Sometimes the simplest practices create the biggest shifts. These are not about performance or “doing yoga right” — they’re small rituals to steady the body, clear stress, and open space for expression.

Humming Breath (Bhramari)

Close your eyes. Inhale gently through the nose, and as you exhale, let out a steady hum — like the soft buzz of a bee. Feel the vibration in your throat, chest, and even your face. This simple sound calms the nervous system and reminds your body that it’s safe to express.

Cat-Cow with Sound

On hands and knees, inhale as you lift your chest and tailbone (Cow). Exhale to round your spine (Cat). Try adding a sigh or a soft “ahhh” on the exhale. The combination of movement and sound melts tension and makes room for new energy.

Breath-to-Pen Journaling

Place one hand on your heart, one on your belly. Take five slow breaths. Then, without overthinking, pick up a pen and write for three minutes. Let your hand move from what your body feels — heavy, light, restless, alive. Words don’t have to make sense. The practice is simply giving your inner experience a voice.

Listening & Humming (Nada Yoga)

Put on a piece of music you love. Sit, listen, and notice where in your body you feel the rhythm or tone — chest, belly, even fingertips. If you feel comfortable, hum softly along. This simple act connects inner sensation with outward sound, a bridge to creative flow.

Rest & Reset

Lie on your back with knees bent, feet on the floor. Place your hands on your ribs. Feel the rise and fall of your breath for a few minutes. As the body steadies, the mind often softens too. This creates the space where new ideas — and new expressions — can emerge.

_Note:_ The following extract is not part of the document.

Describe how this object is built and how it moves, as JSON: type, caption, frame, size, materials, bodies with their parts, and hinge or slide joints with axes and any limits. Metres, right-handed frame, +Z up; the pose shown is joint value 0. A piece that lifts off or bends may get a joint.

Each of these practices clears a little more space. Stress loosens. Breath deepens. Expression returns. Creativity isn’t forced,it’s invited.

Everyday Embodied Creativity

You don’t have to stick to yoga practices alone. Creativity can show up in many forms:

  • Move to music. Put on a song and let your body sway, stretch, or dance for a few minutes.
  • Shape your feelings. Sketch your mood as a line, shape, or color. No art skills required.

These are all ways of giving the body a chance to speak through movement,  sound, and simple sketching.

Clearing the Way for Expression

Whether you’re a scientist, an artist, a teacher, or simply someone navigating the weight of daily life, creativity is not optional — it’s how we adapt, connect, and express our truth.

By steadying the nervous system and opening space through body, breath, and sound, embodied practices give creativity room to return.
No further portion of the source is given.